━━━ Stored records ━━━

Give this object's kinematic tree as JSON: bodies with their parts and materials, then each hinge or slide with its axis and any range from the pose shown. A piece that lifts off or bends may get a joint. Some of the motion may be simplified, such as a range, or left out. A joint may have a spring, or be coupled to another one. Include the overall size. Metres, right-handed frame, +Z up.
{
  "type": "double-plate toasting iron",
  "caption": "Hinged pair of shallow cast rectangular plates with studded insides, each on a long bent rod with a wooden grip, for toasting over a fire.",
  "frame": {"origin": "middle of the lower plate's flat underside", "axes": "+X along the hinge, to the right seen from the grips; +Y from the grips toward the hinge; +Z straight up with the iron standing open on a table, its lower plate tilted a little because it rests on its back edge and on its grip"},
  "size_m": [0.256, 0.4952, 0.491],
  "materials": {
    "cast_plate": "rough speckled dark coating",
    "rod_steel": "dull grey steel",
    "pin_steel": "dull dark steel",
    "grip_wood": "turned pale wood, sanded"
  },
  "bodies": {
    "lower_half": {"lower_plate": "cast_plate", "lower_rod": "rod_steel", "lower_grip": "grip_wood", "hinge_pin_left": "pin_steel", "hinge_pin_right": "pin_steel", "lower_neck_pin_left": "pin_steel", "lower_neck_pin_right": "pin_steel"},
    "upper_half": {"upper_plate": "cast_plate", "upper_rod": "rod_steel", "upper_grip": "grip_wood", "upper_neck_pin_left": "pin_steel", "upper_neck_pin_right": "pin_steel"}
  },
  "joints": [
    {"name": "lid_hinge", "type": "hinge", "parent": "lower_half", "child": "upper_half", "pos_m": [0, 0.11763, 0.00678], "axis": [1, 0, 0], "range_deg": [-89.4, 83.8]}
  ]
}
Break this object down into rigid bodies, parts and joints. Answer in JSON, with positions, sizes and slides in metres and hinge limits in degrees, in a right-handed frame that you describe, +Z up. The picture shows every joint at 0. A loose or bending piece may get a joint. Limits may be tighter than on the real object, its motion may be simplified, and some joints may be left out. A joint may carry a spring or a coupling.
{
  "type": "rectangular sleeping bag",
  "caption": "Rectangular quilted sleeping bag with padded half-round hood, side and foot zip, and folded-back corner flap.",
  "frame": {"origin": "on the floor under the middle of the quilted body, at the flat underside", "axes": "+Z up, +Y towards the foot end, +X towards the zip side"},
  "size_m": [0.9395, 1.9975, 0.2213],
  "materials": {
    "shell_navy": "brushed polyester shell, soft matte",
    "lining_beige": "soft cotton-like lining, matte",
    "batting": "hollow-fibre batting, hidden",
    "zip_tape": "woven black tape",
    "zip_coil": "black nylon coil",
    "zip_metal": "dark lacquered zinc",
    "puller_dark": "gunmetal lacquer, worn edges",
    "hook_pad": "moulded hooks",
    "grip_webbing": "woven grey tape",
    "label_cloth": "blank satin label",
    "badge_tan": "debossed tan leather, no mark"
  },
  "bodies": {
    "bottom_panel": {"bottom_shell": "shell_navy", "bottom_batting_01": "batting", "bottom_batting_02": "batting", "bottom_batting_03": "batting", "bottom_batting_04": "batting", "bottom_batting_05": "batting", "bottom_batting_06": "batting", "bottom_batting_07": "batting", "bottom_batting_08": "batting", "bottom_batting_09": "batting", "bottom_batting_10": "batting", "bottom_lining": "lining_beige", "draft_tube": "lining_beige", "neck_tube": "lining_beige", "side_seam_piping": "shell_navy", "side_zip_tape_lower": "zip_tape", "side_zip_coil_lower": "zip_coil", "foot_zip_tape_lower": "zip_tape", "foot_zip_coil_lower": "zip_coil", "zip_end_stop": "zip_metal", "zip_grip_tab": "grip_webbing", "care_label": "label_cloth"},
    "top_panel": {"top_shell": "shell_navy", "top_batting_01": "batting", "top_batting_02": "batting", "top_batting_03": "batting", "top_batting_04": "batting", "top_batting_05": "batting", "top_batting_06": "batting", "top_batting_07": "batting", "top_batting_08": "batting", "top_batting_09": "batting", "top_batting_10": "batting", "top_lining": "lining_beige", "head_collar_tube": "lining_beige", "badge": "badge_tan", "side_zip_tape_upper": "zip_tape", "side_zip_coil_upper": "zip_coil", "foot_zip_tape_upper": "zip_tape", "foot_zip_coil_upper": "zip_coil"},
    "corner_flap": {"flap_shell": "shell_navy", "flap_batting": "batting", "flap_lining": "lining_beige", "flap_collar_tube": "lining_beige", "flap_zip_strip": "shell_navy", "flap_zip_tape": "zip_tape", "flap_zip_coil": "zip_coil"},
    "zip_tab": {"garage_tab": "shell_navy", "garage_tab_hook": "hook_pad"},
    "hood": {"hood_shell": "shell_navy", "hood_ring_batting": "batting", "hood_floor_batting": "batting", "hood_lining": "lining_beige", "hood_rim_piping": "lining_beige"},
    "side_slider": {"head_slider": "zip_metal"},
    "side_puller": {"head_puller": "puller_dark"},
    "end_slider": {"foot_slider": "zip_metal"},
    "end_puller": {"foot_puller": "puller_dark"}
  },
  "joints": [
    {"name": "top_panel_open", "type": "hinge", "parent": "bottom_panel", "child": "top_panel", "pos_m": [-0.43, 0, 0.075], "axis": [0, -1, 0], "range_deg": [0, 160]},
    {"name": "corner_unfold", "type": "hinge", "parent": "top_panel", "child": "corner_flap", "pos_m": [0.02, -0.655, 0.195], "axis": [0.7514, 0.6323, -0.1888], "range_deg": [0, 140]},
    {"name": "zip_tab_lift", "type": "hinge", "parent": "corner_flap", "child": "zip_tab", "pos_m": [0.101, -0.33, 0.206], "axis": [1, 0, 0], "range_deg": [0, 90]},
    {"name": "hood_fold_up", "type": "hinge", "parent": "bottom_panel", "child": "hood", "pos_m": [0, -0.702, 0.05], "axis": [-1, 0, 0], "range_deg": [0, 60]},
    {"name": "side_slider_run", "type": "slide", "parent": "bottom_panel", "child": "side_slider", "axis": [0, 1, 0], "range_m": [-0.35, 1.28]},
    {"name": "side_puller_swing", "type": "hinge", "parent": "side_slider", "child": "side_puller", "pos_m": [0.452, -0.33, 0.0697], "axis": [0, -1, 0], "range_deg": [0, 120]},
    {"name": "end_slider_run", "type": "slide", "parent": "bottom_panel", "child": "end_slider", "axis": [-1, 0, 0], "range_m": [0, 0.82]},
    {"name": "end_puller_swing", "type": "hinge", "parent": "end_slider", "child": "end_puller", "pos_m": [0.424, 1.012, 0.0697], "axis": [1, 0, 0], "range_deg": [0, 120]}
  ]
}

━━━

*Exercise goal*: Extract the listing in its entirety and repeat it exactly.

*Solution for this task*:
Give this object's kinematic tree as JSON: bodies with their parts and materials, then each hinge or slide with its axis and any range from the pose shown. A piece that lifts off or bends may get a joint. Some of the motion may be simplified, such as a range, or left out. A joint may have a spring, or be coupled to another one. Include the overall size. Metres, right-handed frame, +Z up.
{
  "type": "double-plate toasting iron",
  "caption": "Hinged pair of shallow cast rectangular plates with studded insides, each on a long bent rod with a wooden grip, for toasting over a fire.",
  "frame": {"origin": "middle of the lower plate's flat underside", "axes": "+X along the hinge, to the right seen from the grips; +Y from the grips toward the hinge; +Z straight up with the iron standing open on a table, its lower plate tilted a little because it rests on its back edge and on its grip"},
  "size_m": [0.256, 0.4952, 0.491],
  "materials": {
    "cast_plate": "rough speckled dark coating",
    "rod_steel": "dull grey steel",
    "pin_steel": "dull dark steel",
    "grip_wood": "turned pale wood, sanded"
  },
  "bodies": {
    "lower_half": {"lower_plate": "cast_plate", "lower_rod": "rod_steel", "lower_grip": "grip_wood", "hinge_pin_left": "pin_steel", "hinge_pin_right": "pin_steel", "lower_neck_pin_left": "pin_steel", "lower_neck_pin_right": "pin_steel"},
    "upper_half": {"upper_plate": "cast_plate", "upper_rod": "rod_steel", "upper_grip": "grip_wood", "upper_neck_pin_left": "pin_steel", "upper_neck_pin_right": "pin_steel"}
  },
  "joints": [
    {"name": "lid_hinge", "type": "hinge", "parent": "lower_half", "child": "upper_half", "pos_m": [0, 0.11763, 0.00678], "axis": [1, 0, 0], "range_deg": [-89.4, 83.8]}
  ]
}
Break this object down into rigid bodies, parts and joints. Answer in JSON, with positions, sizes and slides in metres and hinge limits in degrees, in a right-handed frame that you describe, +Z up. The picture shows every joint at 0. A loose or bending piece may get a joint. Limits may be tighter than on the real object, its motion may be simplified, and some joints may be left out. A joint may carry a spring or a coupling.
{
  "type": "rectangular sleeping bag",
  "caption": "Rectangular quilted sleeping bag with padded half-round hood, side and foot zip, and folded-back corner flap.",
  "frame": {"origin": "on the floor under the middle of the quilted body, at the flat underside", "axes": "+Z up, +Y towards the foot end, +X towards the zip side"},
  "size_m": [0.9395, 1.9975, 0.2213],
  "materials": {
    "shell_navy": "brushed polyester shell, soft matte",
    "lining_beige": "soft cotton-like lining, matte",
    "batting": "hollow-fibre batting, hidden",
    "zip_tape": "woven black tape",
    "zip_coil": "black nylon coil",
    "zip_metal": "dark lacquered zinc",
    "puller_dark": "gunmetal lacquer, worn edges",
    "hook_pad": "moulded hooks",
    "grip_webbing": "woven grey tape",
    "label_cloth": "blank satin label",
    "badge_tan": "debossed tan leather, no mark"
  },
  "bodies": {
    "bottom_panel": {"bottom_shell": "shell_navy", "bottom_batting_01": "batting", "bottom_batting_02": "batting", "bottom_batting_03": "batting", "bottom_batting_04": "batting", "bottom_batting_05": "batting", "bottom_batting_06": "batting", "bottom_batting_07": "batting", "bottom_batting_08": "batting", "bottom_batting_09": "batting", "bottom_batting_10": "batting", "bottom_lining": "lining_beige", "draft_tube": "lining_beige", "neck_tube": "lining_beige", "side_seam_piping": "shell_navy", "side_zip_tape_lower": "zip_tape", "side_zip_coil_lower": "zip_coil", "foot_zip_tape_lower": "zip_tape", "foot_zip_coil_lower": "zip_coil", "zip_end_stop": "zip_metal", "zip_grip_tab": "grip_webbing", "care_label": "label_cloth"},
    "top_panel": {"top_shell": "shell_navy", "top_batting_01": "batting", "top_batting_02": "batting", "top_batting_03": "batting", "top_batting_04": "batting", "top_batting_05": "batting", "top_batting_06": "batting", "top_batting_07": "batting", "top_batting_08": "batting", "top_batting_09": "batting", "top_batting_10": "batting", "top_lining": "lining_beige", "head_collar_tube": "lining_beige", "badge": "badge_tan", "side_zip_tape_upper": "zip_tape", "side_zip_coil_upper": "zip_coil", "foot_zip_tape_upper": "zip_tape", "foot_zip_coil_upper": "zip_coil"},
    "corner_flap": {"flap_shell": "shell_navy", "flap_batting": "batting", "flap_lining": "lining_beige", "flap_collar_tube": "lining_beige", "flap_zip_strip": "shell_navy", "flap_zip_tape": "zip_tape", "flap_zip_coil": "zip_coil"},
    "zip_tab": {"garage_tab": "shell_navy", "garage_tab_hook": "hook_pad"},
    "hood": {"hood_shell": "shell_navy", "hood_ring_batting": "batting", "hood_floor_batting": "batting", "hood_lining": "lining_beige", "hood_rim_piping": "lining_beige"},
    "side_slider": {"head_slider": "zip_metal"},
    "side_puller": {"head_puller": "puller_dark"},
    "end_slider": {"foot_slider": "zip_metal"},
    "end_puller": {"foot_puller": "puller_dark"}
  },
  "joints": [
    {"name": "top_panel_open", "type": "hinge", "parent": "bottom_panel", "child": "top_panel", "pos_m": [-0.43, 0, 0.075], "axis": [0, -1, 0], "range_deg": [0, 160]},
    {"name": "corner_unfold", "type": "hinge", "parent": "top_panel", "child": "corner_flap", "pos_m": [0.02, -0.655, 0.195], "axis": [0.7514, 0.6323, -0.1888], "range_deg": [0, 140]},
    {"name": "zip_tab_lift", "type": "hinge", "parent": "corner_flap", "child": "zip_tab", "pos_m": [0.101, -0.33, 0.206], "axis": [1, 0, 0], "range_deg": [0, 90]},
    {"name": "hood_fold_up", "type": "hinge", "parent": "bottom_panel", "child": "hood", "pos_m": [0, -0.702, 0.05], "axis": [-1, 0, 0], "range_deg": [0, 60]},
    {"name": "side_slider_run", "type": "slide", "parent": "bottom_panel", "child": "side_slider", "axis": [0, 1, 0], "range_m": [-0.35, 1.28]},
    {"name": "side_puller_swing", "type": "hinge", "parent": "side_slider", "child": "side_puller", "pos_m": [0.452, -0.33, 0.0697], "axis": [0, -1, 0], "range_deg": [0, 120]},
    {"name": "end_slider_run", "type": "slide", "parent": "bottom_panel", "child": "end_slider", "axis": [-1, 0, 0], "range_m": [0, 0.82]},
    {"name": "end_puller_swing", "type": "hinge", "parent": "end_slider", "child": "end_puller", "pos_m": [0.424, 1.012, 0.0697], "axis": [1, 0, 0], "range_deg": [0, 120]}
  ]
}